En janvier, le maire et président du Grand Lyon déclarait : « je suis plutôt, à titre personnel, partisan de la concession » [1]. La concession ? Pas en politique bien sûr, ni dans le dialogue avec les syndicats, par exemple lors de la grève des éboueurs. Non : la concession, ou la « délégation de service public », c’est la décision de la collectivité de confier à un opérateur privé la gestion d’un service public. En l’occurrence, nous parlons de l’eau, car l’eau, ça se boit certes, mais surtout, ça se « produit », ça se distribue, ça s’achète et ça se vend, voilà notre problème. Dans l’agglomération, l’assainissement de l’eau est « en régie », c’est à dire géré directement par le Grand Lyon, tandis que la « production » et la distribution sont assurées par deux petites entreprises prospères : Véolia (pour 85 % du territoire) et SDEI (filiale de Suez, pour le reste). Le contrat qui nous lie à ces deux-là prend fin le 2 février 2015. Alors, que va-t-il se passer ?

Nos élus en décideront lundi prochain, lors d’une réunion du conseil de communauté. A moins que ce ne soit déjà décidé... Depuis longtemps déjà, des voix se lèvent pourtant pour réclamer le retour en régie publique. En particulier, les États généraux du service public du Rhône (EGSP69) expliquent dans un tract récent que la régie est « le plus économique, le plus démocratique et le plus écologique des modes de gestion ».
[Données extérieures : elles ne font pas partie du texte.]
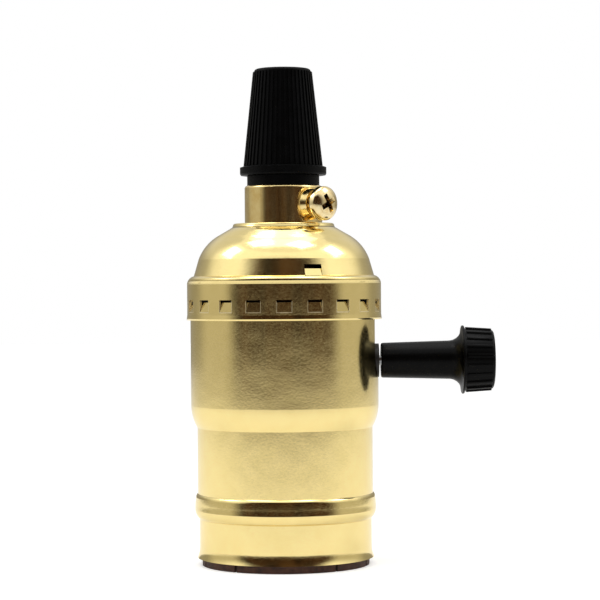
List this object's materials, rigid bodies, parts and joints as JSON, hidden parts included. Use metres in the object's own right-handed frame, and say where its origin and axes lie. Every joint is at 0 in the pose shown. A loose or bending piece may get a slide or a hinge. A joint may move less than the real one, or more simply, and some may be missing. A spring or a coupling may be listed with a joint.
{
  "type": "lamp holder",
  "caption": "Screw-in lamp holder with a turn-key switch: stepped sheet shell under a domed push-on cap, side knob, neck with clamp screw, and a tapered cable grip on top.",
  "frame": {"origin": "on the holder's axis in the plane of the open lamp mouth, at the liner's lower rim", "axes": "+Z along the axis towards the cable grip, +X along the switch key towards its knob"},
  "size_m": [0.0584, 0.037, 0.0939],
  "materials": {
    "gold_sheet": "gold-anodised drawn sheet, satin",
    "gold_neck": "polished and gilt",
    "brass_screw": "polished brass",
    "brown_fibre": "vulcanised fibre",
    "black_nylon": "moulded black nylon",
    "black_moulding": "moulded black thermoset",
    "plated_steel": "zinc-plated steel",
    "spring_steel": "spring steel",
    "phenolic": "moulded brown phenolic",
    "contact_copper": "phosphor bronze strip",
    "rivet_brass": "brass rivet",
    "screw_shell_brass": "rolled brass sheet",
    "terminal_brass": "brass strip",
    "nickel_screw": "nickel-plated brass"
  },
  "bodies": {
    "holder": {"shell": "gold_sheet", "cap": "gold_sheet", "neck_bushing": "gold_neck", "shell_liner": "brown_fibre", "base_disc": "brown_fibre", "switch_cover": "brown_fibre", "cord_grip_stem": "black_nylon", "detent_spring": "spring_steel", "switch_body": "phenolic", "switched_contact": "contact_copper", "body_rivets": "rivet_brass", "screw_shell_rivets": "rivet_brass", "centre_rivet": "rivet_brass", "screw_shell": "screw_shell_brass", "centre_contact": "contact_copper", "live_terminal": "terminal_brass", "neutral_strap": "terminal_brass", "terminal_screw_neutral": "nickel_screw", "terminal_screw_live": "brass_screw"},
    "key": {"knob": "black_moulding", "switch_spindle": "plated_steel", "spindle_clip": "spring_steel", "switch_rotor": "phenolic", "rotor_contact": "contact_copper"},
    "grip_nut": {"cord_grip_nut": "black_nylon"},
    "clamp_screw": {"set_screw": "brass_screw"}
  },
  "joints": [
    {"name": "key_turn", "type": "hinge", "parent": "holder", "child": "key", "pos_m": [0.0296, 0, 0.0385], "axis": [1, 0, 0], "continuous": true, "deforming": ["detent_spring"]},
    {"name": "grip_nut_turn", "type": "hinge", "parent": "holder", "child": "grip_nut", "pos_m": [0, 0, 0.0838], "axis": [0, 0, 1], "range_deg": [-90, 1440]},
    {"name": "clamp_screw_turn", "type": "hinge", "parent": "holder", "child": "clamp_screw", "pos_m": [0.00601, -0.00601, 0.0681], "axis": [0.7071, -0.7071, 0], "range_deg": [-90, 1440]}
  ]
}
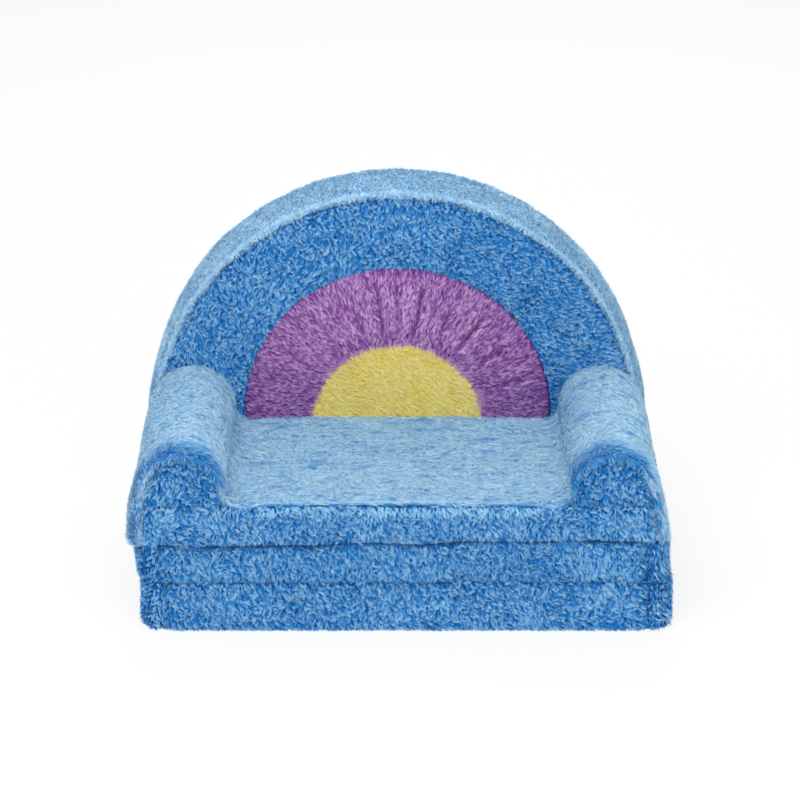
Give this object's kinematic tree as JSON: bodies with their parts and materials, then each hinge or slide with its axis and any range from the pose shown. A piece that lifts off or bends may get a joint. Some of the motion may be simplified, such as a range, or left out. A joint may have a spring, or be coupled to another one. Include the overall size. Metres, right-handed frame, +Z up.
{
  "type": "child's flip open sofa",
  "caption": "Child's plush foam sofa with bolster arms and a half-disc back; stacked cushions flip open to a lounger.",
  "frame": {"origin": "on the floor, under the middle of the closed sofa's box", "axes": "+Z up, the front towards -Y, +X to the right as seen from the front"},
  "size_m": [0.76, 0.415, 0.552],
  "materials": {
    "blue_plush": "long pile plush",
    "purple_plush": "long pile plush",
    "yellow_plush": "long pile plush",
    "dark_lining": "plain woven",
    "non_slip_base": "woven with raised rubber dots",
    "hinge_tape": "woven tape",
    "zip_tape": "woven tape, nylon coil",
    "zip_slider": "satin",
    "foam": "open-cell foam"
  },
  "bodies": {
    "bottom_cushion": {"bottom_foam": "foam", "bottom_base_lining": "non_slip_base", "bottom_top_panel": "blue_plush", "bottom_front_panel": "blue_plush", "bottom_side_boxing": "blue_plush", "rear_hinge_lower_leaf": "hinge_tape", "bottom_zip_tape": "zip_tape"},
    "middle_cushion": {"middle_foam": "foam", "middle_bottom_panel": "blue_plush", "middle_top_lining": "dark_lining", "middle_front_panel": "blue_plush", "middle_side_boxing": "blue_plush", "rear_hinge_upper_leaf": "hinge_tape", "front_hinge_lower_leaf": "hinge_tape", "middle_zip_tape": "zip_tape"},
    "seat_unit": {"seat_foam": "foam", "arm_foam_left": "foam", "arm_foam_right": "foam", "back_foam": "foam", "seat_wrap": "blue_plush", "seat_front_panel": "blue_plush", "arm_cap_left": "blue_plush", "arm_cap_right": "blue_plush", "seat_base_lining": "dark_lining", "back_gusset": "blue_plush", "back_rear_panel": "blue_plush", "back_face_blue": "blue_plush", "back_face_purple": "purple_plush", "back_face_yellow": "yellow_plush", "front_hinge_upper_leaf": "hinge_tape", "seat_zip_tape": "zip_tape"},
    "bottom_slider": {"bottom_zip_slider": "zip_slider"},
    "middle_slider": {"middle_zip_slider": "zip_slider"},
    "seat_slider": {"seat_zip_slider": "zip_slider"}
  },
  "joints": [
    {"name": "rear_hinge", "type": "hinge", "parent": "bottom_cushion", "child": "middle_cushion", "pos_m": [0, 0.20765, 0.06515], "axis": [-1, 0, 0], "range_deg": [0, 180]},
    {"name": "front_hinge", "type": "hinge", "parent": "middle_cushion", "child": "seat_unit", "pos_m": [0, -0.20765, 0.13045], "axis": [1, 0, 0], "range_deg": [0, 180]},
    {"name": "bottom_zip_slide", "type": "slide", "parent": "bottom_cushion", "child": "bottom_slider", "axis": [-1, 0, 0], "range_m": [0, 0.4074]},
    {"name": "middle_zip_slide", "type": "slide", "parent": "middle_cushion", "child": "middle_slider", "axis": [-1, 0, 0], "range_m": [0, 0.4074]},
    {"name": "seat_zip_slide", "type": "slide", "parent": "seat_unit", "child": "seat_slider", "axis": [-1, 0, 0], "range_m": [0, 0.4074]}
  ],
  "couplings": [
    {"joint": "front_hinge", "follows": "rear_hinge", "ratio": 1}
  ]
}
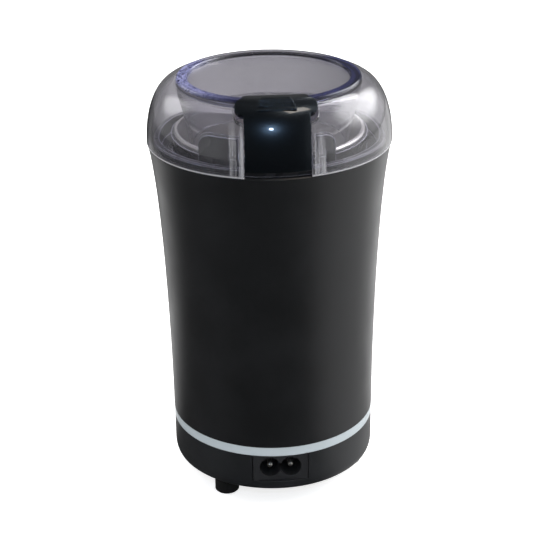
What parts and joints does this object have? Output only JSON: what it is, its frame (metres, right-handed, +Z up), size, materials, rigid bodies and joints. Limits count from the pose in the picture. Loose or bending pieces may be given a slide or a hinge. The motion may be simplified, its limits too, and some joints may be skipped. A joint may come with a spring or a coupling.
{
  "type": "electric spice grinder",
  "caption": "Electric spice grinder: flared black housing with motor, steel bowl and blade, clear domed lid with a push button that starts it, and a two-pin mains inlet.",
  "frame": {"origin": "centre of the plane that the three feet stand on", "axes": "+Z up along the motor shaft; the front, with the mains inlet and the button, faces -Y; +X to the right seen from the front"},
  "size_m": [0.0996, 0.0995, 0.1781],
  "materials": {
    "housing_abs": "satin black moulded ABS",
    "ring_plastic": "pale blue-grey satin plastic",
    "foot_rubber": "matt black rubber",
    "screw_steel": "zinc-plated steel",
    "inlet_plastic": "black moulded nylon",
    "contact_metal": "nickel-plated brass",
    "holder_abs": "black moulded ABS",
    "bowl_steel": "spun stainless steel",
    "gasket_silicone": "grey silicone",
    "seal_rubber": "black rubber",
    "blade_steel": "ground stainless steel",
    "hub_plastic": "dark grey nylon",
    "shaft_steel": "ground steel",
    "lamination_steel": "stacked steel sheet",
    "copper_winding": "enamelled copper wire",
    "commutator_copper": "turned copper bars",
    "fan_plastic": "dark grey nylon",
    "bracket_metal": "die-cast metal",
    "bush_bronze": "sintered bronze",
    "holder_brass": "stamped brass",
    "brush_carbon": "pressed carbon",
    "grommet_rubber": "black rubber",
    "switch_plastic": "black moulded nylon",
    "lever_steel": "spring steel strip",
    "rod_acetal": "natural acetal",
    "spring_steel": "spring steel wire",
    "capacitor_case": "yellow moulded case",
    "wire_brown": "brown PVC insulation",
    "wire_blue": "blue PVC insulation",
    "wire_grey": "pale grey PVC insulation",
    "lid_clear": "clear, faintly smoky moulded plastic",
    "button_gloss": "gloss black moulded ABS"
  },
  "bodies": {
    "housing": {"outer_housing": "housing_abs", "accent_ring": "ring_plastic", "base_cover": "housing_abs", "rubber_feet": "foot_rubber", "base_screws": "screw_steel", "inlet_housing": "inlet_plastic", "inlet_pins": "contact_metal", "bowl_holder": "holder_abs", "bowl": "bowl_steel", "bowl_gasket": "gasket_silicone", "shaft_seal": "seal_rubber", "stator_core": "lamination_steel", "field_coils": "copper_winding", "upper_bracket": "bracket_metal", "lower_bracket": "bracket_metal", "upper_bearing": "bush_bronze", "lower_bearing": "bush_bronze", "brush_holders": "holder_brass", "carbon_brushes": "brush_carbon", "motor_bolts": "screw_steel", "motor_screws": "screw_steel", "motor_grommets": "grommet_rubber", "switch_body": "switch_plastic", "switch_terminals": "holder_brass", "switch_screws": "screw_steel", "rod_spring": "spring_steel", "capacitor": "capacitor_case", "live_wire": "wire_brown", "neutral_wire": "wire_blue", "motor_wire": "wire_grey"},
    "rotor": {"blade": "blade_steel", "blade_hub": "hub_plastic", "blade_nut": "screw_steel", "motor_shaft": "shaft_steel", "armature_core": "lamination_steel", "armature_windings": "copper_winding", "commutator": "commutator_copper", "cooling_fan": "fan_plastic"},
    "lever": {"switch_lever": "lever_steel"},
    "rod": {"push_rod": "rod_acetal"},
    "lid": {"lid": "lid_clear", "button_springs": "spring_steel"},
    "button": {"push_button": "button_gloss"}
  },
  "joints": [
    {"name": "rotor_spin", "type": "hinge", "parent": "housing", "child": "rotor", "pos_m": [0, 0, 0.07], "axis": [0, 0, 1], "continuous": true},
    {"name": "lid_lift", "type": "slide", "parent": "housing", "child": "lid", "axis": [0, 0, 1], "range_m": [0, 0.06]},
    {"name": "button_press", "type": "slide", "parent": "lid", "child": "button", "axis": [0, 0, -1], "range_m": [0, 0.002], "stiffness_N_per_m": 500, "springref_m": -0.003, "deforming": ["button_springs"]},
    {"name": "rod_slide", "type": "slide", "parent": "housing", "child": "rod", "axis": [0, 0, -1], "range_m": [0, 0.002], "stiffness_N_per_m": 300, "springref_m": -0.003, "deforming": ["rod_spring"]},
    {"name": "lever_tilt", "type": "hinge", "parent": "housing", "child": "lever", "pos_m": [-0.008, -0.0364, 0.1014], "axis": [0, 1, 0], "range_deg": [0, 18]}
  ],
  "couplings": [
    {"joint": "rod_slide", "follows": "button_press", "ratio": 1},
    {"joint": "lever_tilt", "follows": "button_press", "rad_per_m": 155}
  ]
}
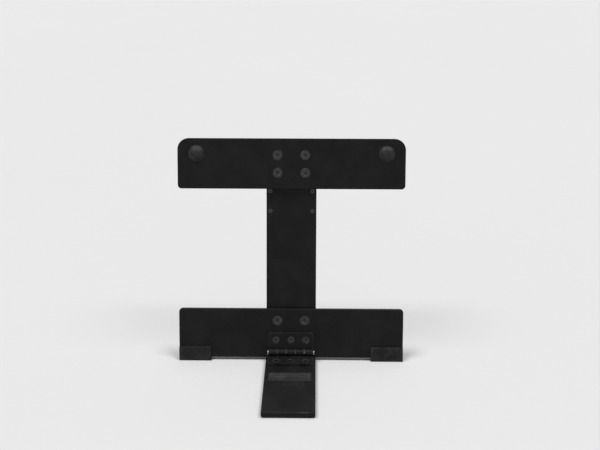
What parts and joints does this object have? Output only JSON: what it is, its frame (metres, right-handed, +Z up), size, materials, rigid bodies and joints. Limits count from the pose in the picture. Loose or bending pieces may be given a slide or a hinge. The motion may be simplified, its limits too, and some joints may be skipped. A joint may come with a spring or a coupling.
{
  "type": "plate display stand",
  "caption": "Folding plate display stand in satin black flat bar: a flat tongue carries the rim, a leaning back supports it, and a hinged strut props it.",
  "frame": {"origin": "on the table, at the middle of the open stand's box", "axes": "+X to the right, +Y to the back, +Z up; the tongue points along -Y"},
  "size_m": [0.181, 0.1806, 0.1744],
  "materials": {
    "coated_bar": "satin black powder coat",
    "coated_leaf": "satin black coat over pressed steel",
    "black_fastener": "black oxide, slightly oily",
    "steel_pin": "plain turned steel",
    "rubber_foot": "matt black moulded rubber",
    "silicone": "soft black silicone, faint sheen",
    "nylon_washer": "natural nylon"
  },
  "bodies": {
    "back": {"lower_bar": "coated_bar", "upper_bar": "coated_bar", "spine": "coated_bar", "lower_bar_screws": "black_fastener", "upper_bar_screws": "black_fastener", "back_hinge_leaf": "coated_leaf", "back_leaf_screws": "black_fastener", "tongue_hinge_pin": "steel_pin", "strut_bracket": "coated_bar", "bracket_rivets": "black_fastener", "strut_pin": "steel_pin", "strut_pin_clips": "steel_pin", "strut_washers": "nylon_washer", "left_top_bumper": "silicone", "right_top_bumper": "silicone", "left_foot_shoe": "rubber_foot", "right_foot_shoe": "rubber_foot"},
    "tongue": {"tongue": "coated_bar", "tongue_hinge_leaf": "coated_leaf", "tongue_leaf_screws": "black_fastener", "rim_strip": "silicone", "tongue_pads": "rubber_foot"},
    "strut": {"strut": "coated_bar", "strut_foot_cap": "rubber_foot"}
  },
  "joints": [
    {"name": "tongue_fold", "type": "hinge", "parent": "back", "child": "tongue", "pos_m": [0, -0.0034, 0.0079], "axis": [-1, 0, 0], "range_deg": [0, 103.5]},
    {"name": "strut_fold", "type": "hinge", "parent": "back", "child": "strut", "pos_m": [0, 0.04253, 0.12252], "axis": [-1, 0, 0], "range_deg": [0, 33.5]}
  ]
}
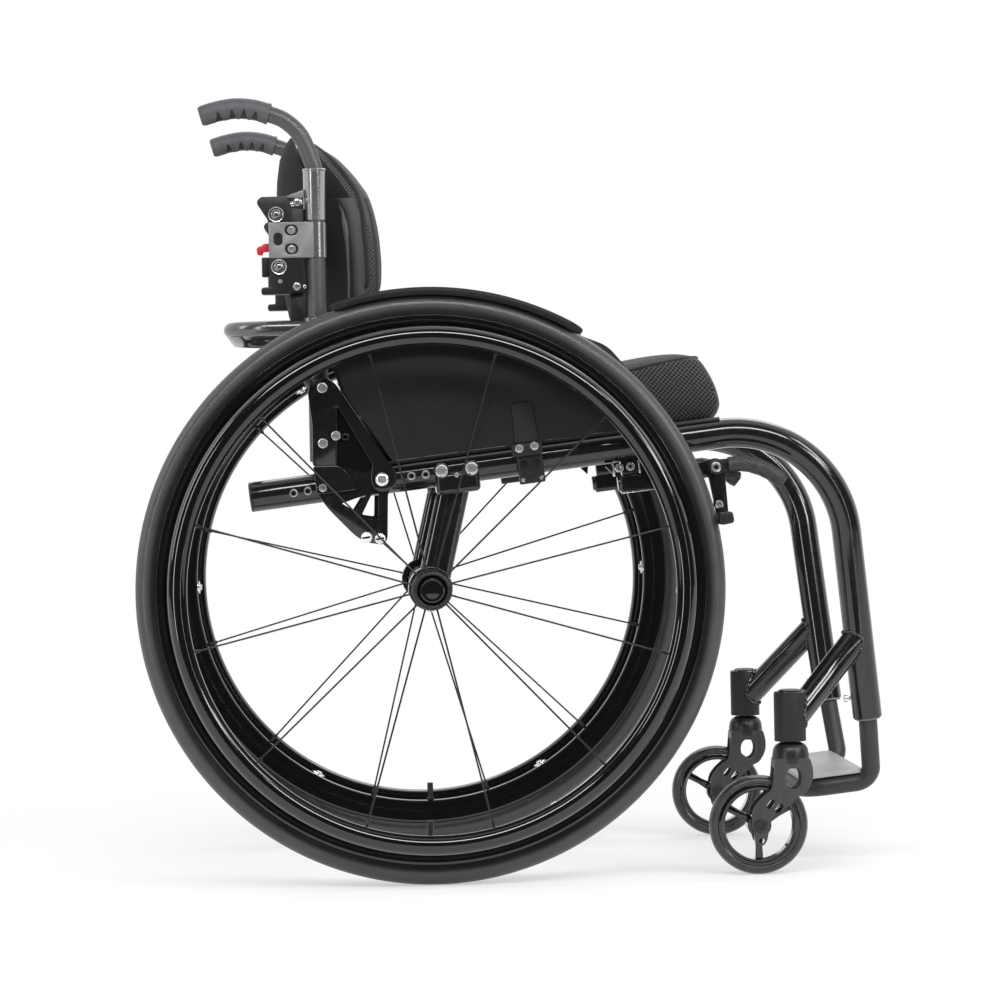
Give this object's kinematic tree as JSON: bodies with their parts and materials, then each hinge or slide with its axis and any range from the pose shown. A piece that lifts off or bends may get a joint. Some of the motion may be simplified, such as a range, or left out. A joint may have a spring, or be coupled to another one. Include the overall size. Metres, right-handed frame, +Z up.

Le lecteur étant pressé (et intéressé), nous nous arrêterons sur le premier point. Voyons ma facture : 36,60€ d’abonnement semestriel en avril dernier, puis 37,02€ en octobre, soit 73,62€ pour les 12 derniers mois. Ensuite, le prix de la consommation : 2,61€ le mètre cube sur la facture d’avril, puis 2,65€ en octobre. La consommation de référence des ménages français est fixée à 120 mètres cubes, ce qui me donne 315,60€ si je pars du principe que j’ai consommé soixante litres avec l’ancien tarif, et pareil avec le nouveau. Bref, mon ménage moyen a payé 389,22€ d’eau cette année, soit 32,44 € mensuels. La somme est loin d’être anecdotique, d’autant moins quand on sait que selon les données du Grand Lyon, il y avait à la fin de l’année 2009, 77 590 ménages, soit 182 300 personnes qui vivaient sous le seuil de pauvreté (revenu inférieur à 1215 euros mensuels pour le fameux ménage « moyen » qui compte, toujours en moyenne, 2,3 personnes). Encore ce chiffre ne prend-t-il pas en compte les plus de 65 ans, les étudiants qui ne perçoivent de la CAF qu’une prestation logement et les régimes spéciaux). Au fait, existe-t-il un tarif social de l’eau ? Non. Il n’y a que le Fonds de solidarité pour le logement (FSL), dispositif national qui n’intervient qu’en cas d’impayés... Plus de 200 000 habitants en-dessous du seuil de pauvreté qui contribuent sans lever le ton aux bénéfices de grands groupes, voilà une belle réussite, digne d’une collectivité « socialiste ».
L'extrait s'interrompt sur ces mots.